Budget 2019: EY argues for rent relief and €1,200 tax credit for all parents

Firm says reintroduction of relief could equate to a month’s ‘free’ rent a year

Government could target the relief to those paying rents over a certain national average. Photograph: Christopher Furlong/Getty Images

Government could target the relief to those paying rents over a certain national average. Photograph: Christopher Furlong/Getty Images

a
 

Bringing back tax relief on rents in next Tuesday’s budget could offer hard-pressed tenants as much as a month’s free rent a year and ease their burden at a time of record rents, one of the big professional services company’s has argued. EY also wants to see a €1,200 tax credit extended to all parents to alleviate the cost of childcare.

On a reintroduction of the rental tax credit, Darragh McCarthy, head of private client services at EY, said: “It would introduce an element of relief to those in the private rented sector.” He said the Government could target the relief to those paying rents over a certain national average.

At its peak, in 2010, the relief was worth €400 a year to a single person under 55,or double that to a married couple.
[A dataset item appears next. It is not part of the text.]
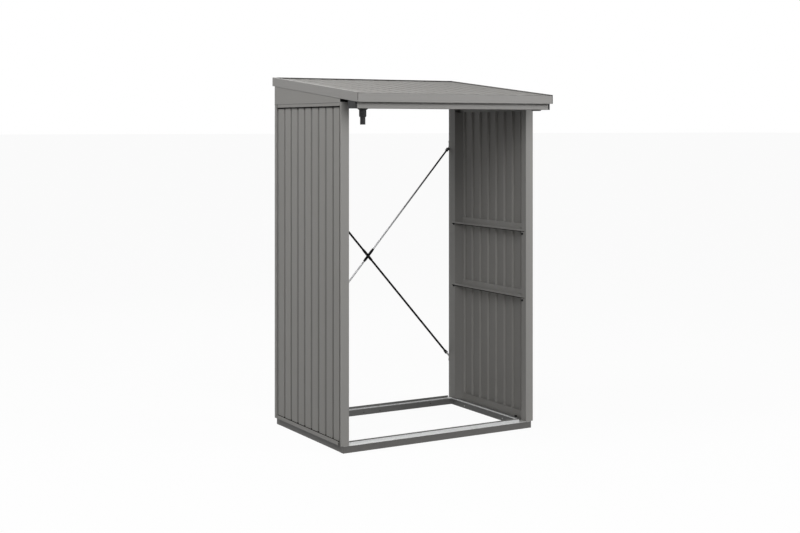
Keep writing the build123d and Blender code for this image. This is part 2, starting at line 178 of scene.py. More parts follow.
def put(tree, kind, settings=None, **links):
    # one node with its settings, its sockets linked or set by name
    node = tree.nodes.new(kind)
    for key, value in (settings or {}).items():
        setattr(node, key, value)
    for key, value in links.items():
        socket = node.inputs[int(key[1:])] if key[1:].isdigit() else node.inputs[key]
        if isinstance(value, bpy.types.NodeSocket):
            tree.links.new(value, socket)
        else:
            socket.default_value = value
    return node


def calc(tree, operation, a, b=0.0):
    return put(tree, "ShaderNodeMath", {"operation": operation}, _0=a, _1=b).outputs[0]


def spread(tree, value, low, high, toLow, toHigh):
    node = put(tree, "ShaderNodeMapRange", Value=value)
    for key, number in (("From Min", low), ("From Max", high), ("To Min", toLow), ("To Max", toHigh)):
        node.inputs[key].default_value = number
    return node.outputs["Result"]


def makePowderCoat():
    # baked powder coat: soft clouding, fine metallic flake and a faint peel
    group, given, out = newGroup(
        "powderCoat",
        [("Clouding", "NodeSocketFloat", 0.05), ("Flake", "NodeSocketFloat", 0.12),
         ("Peel", "NodeSocketFloat", 1.0)],
        [("Tone", "NodeSocketFloat"), ("Height", "NodeSocketFloat"), ("Sheen", "NodeSocketFloat")])
    where = put(group, "ShaderNodeTexCoord").outputs["Object"]
    cloud = put(group, "ShaderNodeTexNoise", Vector=where, Scale=3.2, Detail=3.0, Roughness=0.5)
    fleck = put(group, "ShaderNodeTexVoronoi", Vector=where, Scale=1500.0)
    bright = put(group, "ShaderNodeSeparateColor", Color=fleck.outputs["Color"])
    grit = calc(group, "SUBTRACT", bright.outputs[0], 0.5)
    haze = calc(group, "SUBTRACT", cloud.outputs[0], 0.5)
    tone = calc(group, "ADD", calc(group, "MULTIPLY", haze, given.outputs["Clouding"]),
                calc(group, "MULTIPLY", grit, given.outputs["Flake"]))
    group.links.new(calc(group, "ADD", tone, 1.0), out.inputs["Tone"])
    peel = put(group, "ShaderNodeTexNoise", Vector=where, Scale=420.0, Detail=2.0, Roughness=0.45)
    group.links.new(calc(group, "MULTIPLY", peel.outputs[0], given.outputs["Peel"]),
                    out.inputs["Height"])
    shine = calc(group, "ADD", calc(group, "MULTIPLY", haze, 0.18),
                 calc(group, "MULTIPLY", grit, 0.10))
    group.links.new(shine, out.inputs["Sheen"])
    return group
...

Someone over the age of 55 could claim €800, while widows, widowers and married couples in this age bracket were entitled to € 1,600 a year.

The relief was finally phased out last year, as part of a wider strategy to restrict property-based legacy reliefs, but with the latest figures showing average rent in Dublin reaching €1,600, reintroducing the relief could offer some much needed financial support to struggling tenants.

Relief could also be offered to cash-strapped parents, heavily burdened with childcare costs, by extending the home carer tax credit to all parents. At present, the full €1,200 credit is only available to families where one partner earns €9,600 or less.

“Remove the link with income altogether and give the credit to all families, even those with two incomes,” suggested Mr McCarthy, adding that this would then act as a subsidy towards childcare costs, by cutting families’ tax bills by €1,200 a year. “It would go a large way towards relieving the burden on childcare costs,” he said.

Mr McCarthy also warned that the real burden of tax has risen since 2003, in the absence of indexation.

Unfair burden

Referring to capital gains tax, currently levied at a rate of 33 per cent, Mr McCarthy said the application of indexation relief ensures that the tax is only levied on real, rather than notional, gains. However, as this hasn’t happened since 2003, it has resulted in an “unfair burden” on taxpayers.

“The real burden of tax is higher, because you’re actually taxing inflated gains rather than real gains,” he said, adding, “it’s essentially a stealth form of taxation.”

McCarthy said he would also like to see entrepreneur’s relief ramped up to a level that has become the norm in the UK. In Ireland, for example, entrepreneurs can benefit from a lower rate of capital gains tax when they sell their business, up to the first €1 million.

“But that €1 million threshold is particularly low when compared to the UK, where it’s £10 million,” he said. “The lifetime limit needs to increase to a rate which is more in line with the UK amount.”